• Input records
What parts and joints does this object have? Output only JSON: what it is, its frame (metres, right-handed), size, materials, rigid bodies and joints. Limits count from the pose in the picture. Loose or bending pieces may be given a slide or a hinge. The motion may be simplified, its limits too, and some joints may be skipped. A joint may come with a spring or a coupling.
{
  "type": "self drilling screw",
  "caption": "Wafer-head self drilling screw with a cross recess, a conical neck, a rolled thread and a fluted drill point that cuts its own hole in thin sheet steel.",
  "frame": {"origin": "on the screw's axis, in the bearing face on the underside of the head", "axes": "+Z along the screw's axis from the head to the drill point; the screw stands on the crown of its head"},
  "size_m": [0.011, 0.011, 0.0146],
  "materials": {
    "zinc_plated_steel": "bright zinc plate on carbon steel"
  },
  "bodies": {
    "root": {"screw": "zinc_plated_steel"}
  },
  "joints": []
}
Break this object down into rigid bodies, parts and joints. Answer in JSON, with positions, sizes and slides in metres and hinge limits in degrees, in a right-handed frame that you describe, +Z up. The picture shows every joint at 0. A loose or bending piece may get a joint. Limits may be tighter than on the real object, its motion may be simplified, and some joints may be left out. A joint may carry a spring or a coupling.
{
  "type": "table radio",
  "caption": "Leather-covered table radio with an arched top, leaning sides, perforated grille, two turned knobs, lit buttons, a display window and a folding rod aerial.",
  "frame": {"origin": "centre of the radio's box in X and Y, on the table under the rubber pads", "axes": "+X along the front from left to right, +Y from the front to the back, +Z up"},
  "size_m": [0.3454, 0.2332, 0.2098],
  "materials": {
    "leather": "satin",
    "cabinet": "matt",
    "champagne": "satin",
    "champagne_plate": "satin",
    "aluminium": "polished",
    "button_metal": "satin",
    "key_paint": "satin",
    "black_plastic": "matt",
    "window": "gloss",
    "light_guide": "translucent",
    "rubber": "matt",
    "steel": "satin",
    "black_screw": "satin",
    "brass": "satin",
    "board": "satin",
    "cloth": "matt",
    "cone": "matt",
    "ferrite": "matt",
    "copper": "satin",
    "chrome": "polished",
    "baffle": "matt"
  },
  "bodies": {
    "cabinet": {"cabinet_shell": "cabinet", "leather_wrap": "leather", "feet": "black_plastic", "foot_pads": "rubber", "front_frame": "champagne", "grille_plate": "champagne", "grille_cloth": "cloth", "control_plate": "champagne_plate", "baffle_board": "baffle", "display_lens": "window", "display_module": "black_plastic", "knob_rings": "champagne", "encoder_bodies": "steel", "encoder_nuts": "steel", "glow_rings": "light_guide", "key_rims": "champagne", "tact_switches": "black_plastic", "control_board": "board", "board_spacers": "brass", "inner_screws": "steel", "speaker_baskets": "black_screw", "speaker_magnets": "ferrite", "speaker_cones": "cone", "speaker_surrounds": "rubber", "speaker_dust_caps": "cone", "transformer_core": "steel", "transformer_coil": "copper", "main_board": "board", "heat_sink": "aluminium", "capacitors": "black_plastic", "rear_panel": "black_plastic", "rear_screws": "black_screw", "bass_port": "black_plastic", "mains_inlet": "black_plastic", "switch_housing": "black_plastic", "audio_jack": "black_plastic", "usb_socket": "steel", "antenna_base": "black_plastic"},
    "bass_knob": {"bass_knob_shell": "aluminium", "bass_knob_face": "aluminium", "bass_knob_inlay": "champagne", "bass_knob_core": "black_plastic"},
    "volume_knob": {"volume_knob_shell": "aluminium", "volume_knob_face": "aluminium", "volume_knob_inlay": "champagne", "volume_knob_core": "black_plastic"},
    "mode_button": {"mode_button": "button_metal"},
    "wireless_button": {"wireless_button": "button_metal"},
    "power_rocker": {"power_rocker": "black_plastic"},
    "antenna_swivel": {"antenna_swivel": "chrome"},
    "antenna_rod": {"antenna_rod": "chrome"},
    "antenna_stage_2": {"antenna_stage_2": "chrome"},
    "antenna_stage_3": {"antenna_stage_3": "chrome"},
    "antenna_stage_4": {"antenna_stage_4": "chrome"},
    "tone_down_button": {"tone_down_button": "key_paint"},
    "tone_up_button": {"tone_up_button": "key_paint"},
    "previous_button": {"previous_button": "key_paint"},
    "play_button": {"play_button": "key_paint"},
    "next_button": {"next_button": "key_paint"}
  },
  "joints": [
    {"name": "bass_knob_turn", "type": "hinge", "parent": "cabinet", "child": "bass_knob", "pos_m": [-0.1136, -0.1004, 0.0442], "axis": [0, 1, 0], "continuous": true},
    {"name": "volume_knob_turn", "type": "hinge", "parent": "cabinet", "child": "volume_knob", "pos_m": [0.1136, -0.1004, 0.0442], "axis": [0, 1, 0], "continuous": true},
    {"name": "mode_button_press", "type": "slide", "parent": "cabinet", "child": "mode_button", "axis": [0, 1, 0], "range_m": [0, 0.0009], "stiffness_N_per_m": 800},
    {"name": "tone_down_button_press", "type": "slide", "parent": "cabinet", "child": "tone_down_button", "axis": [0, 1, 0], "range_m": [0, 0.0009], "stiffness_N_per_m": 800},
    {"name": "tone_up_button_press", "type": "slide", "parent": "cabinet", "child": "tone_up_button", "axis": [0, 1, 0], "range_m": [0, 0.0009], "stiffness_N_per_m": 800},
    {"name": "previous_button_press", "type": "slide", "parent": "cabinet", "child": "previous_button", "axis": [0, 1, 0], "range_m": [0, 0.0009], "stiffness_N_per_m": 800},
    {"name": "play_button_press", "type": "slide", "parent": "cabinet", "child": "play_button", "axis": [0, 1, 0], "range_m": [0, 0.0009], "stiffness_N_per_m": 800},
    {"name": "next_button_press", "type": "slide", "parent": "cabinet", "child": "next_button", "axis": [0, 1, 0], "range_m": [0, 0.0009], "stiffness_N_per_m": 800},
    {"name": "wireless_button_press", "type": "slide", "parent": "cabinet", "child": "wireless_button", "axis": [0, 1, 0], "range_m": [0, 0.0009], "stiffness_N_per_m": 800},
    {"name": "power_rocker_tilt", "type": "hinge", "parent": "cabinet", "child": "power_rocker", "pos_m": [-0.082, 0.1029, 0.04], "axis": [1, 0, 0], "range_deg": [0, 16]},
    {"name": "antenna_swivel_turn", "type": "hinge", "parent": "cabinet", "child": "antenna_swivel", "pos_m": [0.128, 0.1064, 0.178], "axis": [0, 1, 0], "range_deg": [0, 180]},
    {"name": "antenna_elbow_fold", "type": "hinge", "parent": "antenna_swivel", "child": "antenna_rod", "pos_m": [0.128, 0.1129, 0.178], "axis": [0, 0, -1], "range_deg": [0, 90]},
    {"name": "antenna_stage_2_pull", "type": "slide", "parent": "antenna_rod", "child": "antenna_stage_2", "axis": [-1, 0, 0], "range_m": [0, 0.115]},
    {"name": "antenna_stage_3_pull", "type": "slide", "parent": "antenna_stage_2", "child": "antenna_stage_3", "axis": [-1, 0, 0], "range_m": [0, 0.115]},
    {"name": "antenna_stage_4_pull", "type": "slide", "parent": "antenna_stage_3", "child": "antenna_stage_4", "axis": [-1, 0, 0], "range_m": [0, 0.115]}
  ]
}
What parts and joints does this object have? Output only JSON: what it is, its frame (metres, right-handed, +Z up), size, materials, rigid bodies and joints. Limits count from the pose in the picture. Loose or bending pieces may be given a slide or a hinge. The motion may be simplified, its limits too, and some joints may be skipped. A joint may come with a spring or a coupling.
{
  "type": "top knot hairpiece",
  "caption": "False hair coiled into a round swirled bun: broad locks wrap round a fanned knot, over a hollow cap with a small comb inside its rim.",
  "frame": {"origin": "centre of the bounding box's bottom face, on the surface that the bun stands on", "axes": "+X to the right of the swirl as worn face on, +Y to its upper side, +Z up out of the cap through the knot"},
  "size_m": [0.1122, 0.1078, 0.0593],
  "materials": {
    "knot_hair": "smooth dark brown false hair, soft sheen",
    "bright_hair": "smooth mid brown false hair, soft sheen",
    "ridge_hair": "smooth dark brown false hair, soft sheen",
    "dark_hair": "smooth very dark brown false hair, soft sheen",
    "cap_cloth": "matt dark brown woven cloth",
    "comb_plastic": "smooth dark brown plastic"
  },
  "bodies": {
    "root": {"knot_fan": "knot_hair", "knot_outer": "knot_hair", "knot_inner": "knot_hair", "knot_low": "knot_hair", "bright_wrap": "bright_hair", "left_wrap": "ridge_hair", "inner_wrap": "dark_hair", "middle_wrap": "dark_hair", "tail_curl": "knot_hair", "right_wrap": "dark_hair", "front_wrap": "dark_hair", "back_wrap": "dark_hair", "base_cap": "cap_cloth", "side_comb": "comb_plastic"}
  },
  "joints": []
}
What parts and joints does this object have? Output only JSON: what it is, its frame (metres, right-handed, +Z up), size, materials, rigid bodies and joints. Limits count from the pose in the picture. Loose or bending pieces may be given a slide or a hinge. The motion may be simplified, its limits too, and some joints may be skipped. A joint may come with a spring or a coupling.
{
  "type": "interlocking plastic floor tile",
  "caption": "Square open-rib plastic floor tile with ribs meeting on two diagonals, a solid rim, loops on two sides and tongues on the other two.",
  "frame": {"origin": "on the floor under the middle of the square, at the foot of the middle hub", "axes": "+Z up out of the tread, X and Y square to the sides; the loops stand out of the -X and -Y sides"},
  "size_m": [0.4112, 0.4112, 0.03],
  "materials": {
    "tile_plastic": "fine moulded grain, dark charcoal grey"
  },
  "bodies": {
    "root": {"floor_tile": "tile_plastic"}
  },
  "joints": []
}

• Your instructions
Pick out the lines containing the string "into" and show them.

• Exercise response
Break this object down into rigid bodies, parts and joints. Answer in JSON, with positions, sizes and slides in metres and hinge limits in degrees, in a right-handed frame that you describe, +Z up. The picture shows every joint at 0. A loose or bending piece may get a joint. Limits may be tighter than on the real object, its motion may be simplified, and some joints may be left out. A joint may carry a spring or a coupling.
  "caption": "False hair coiled into a round swirled bun: broad locks wrap round a fanned knot, over a hollow cap with a small comb inside its rim.",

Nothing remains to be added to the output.